Experimental Quantification of Nonlinear Mode Coupling in Nanomechanical Resonators using Multi-tone Excitation

Abstract

Nonlinear modal interactions in resonant systems govern a wide range of phenomena, with broad relevance across modern physics and engineering. Yet, experimentally determining the strength of nonlinear coupling in multimode resonators remains highly challenging. Here, we introduce a multi-tone spectroscopy method for identifying nonlinear coupling coefficients directly from experimental data. Our approach employs dual-tone excitation near selected resonances which, in combination with additional probing tones at higher-order modes, generates sideband responses associated with specific modal couplings. These spectral signatures are analyzed using an inverse reconstruction procedure to quantitatively determine the corresponding nonlinear coupling strengths in the frequency domain.

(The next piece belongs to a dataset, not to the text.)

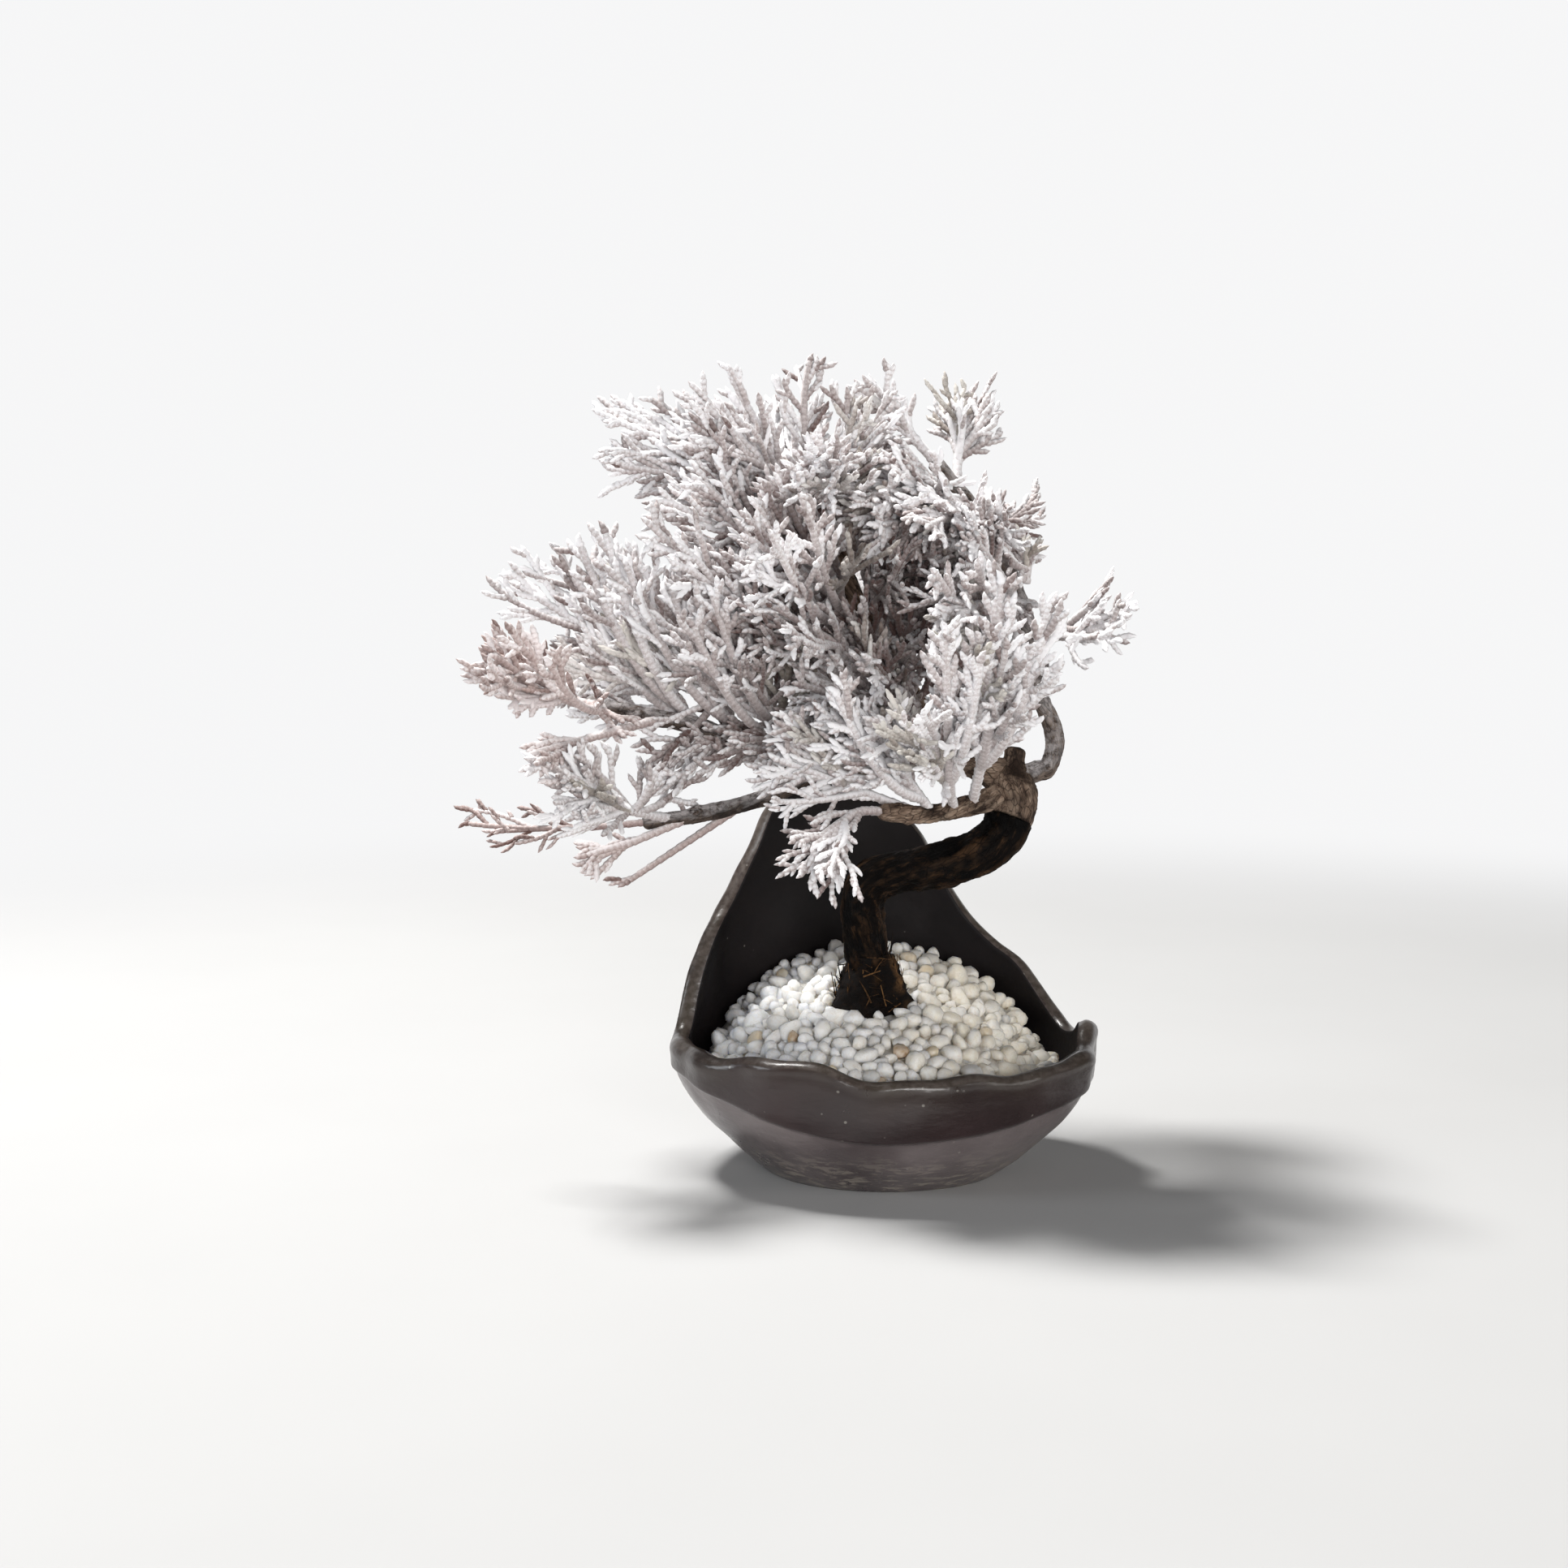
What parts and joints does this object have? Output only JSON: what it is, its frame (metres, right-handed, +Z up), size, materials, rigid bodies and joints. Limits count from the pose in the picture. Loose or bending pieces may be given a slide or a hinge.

Using this method, we determine ten pairwise nonlinear coupling parameters across five modes of highly tensioned nanostrings, enabling the reconstruction of fully experimental, device-specific nonlinear reduced-order models. Our experimentally derived models show excellent agreement with values obtained numerically using finite element based nonlinear reduced-order models. Our method is generic and can be used for the characterization of diverse modal and intermodal couplings in mechanical and hybrid resonant systems.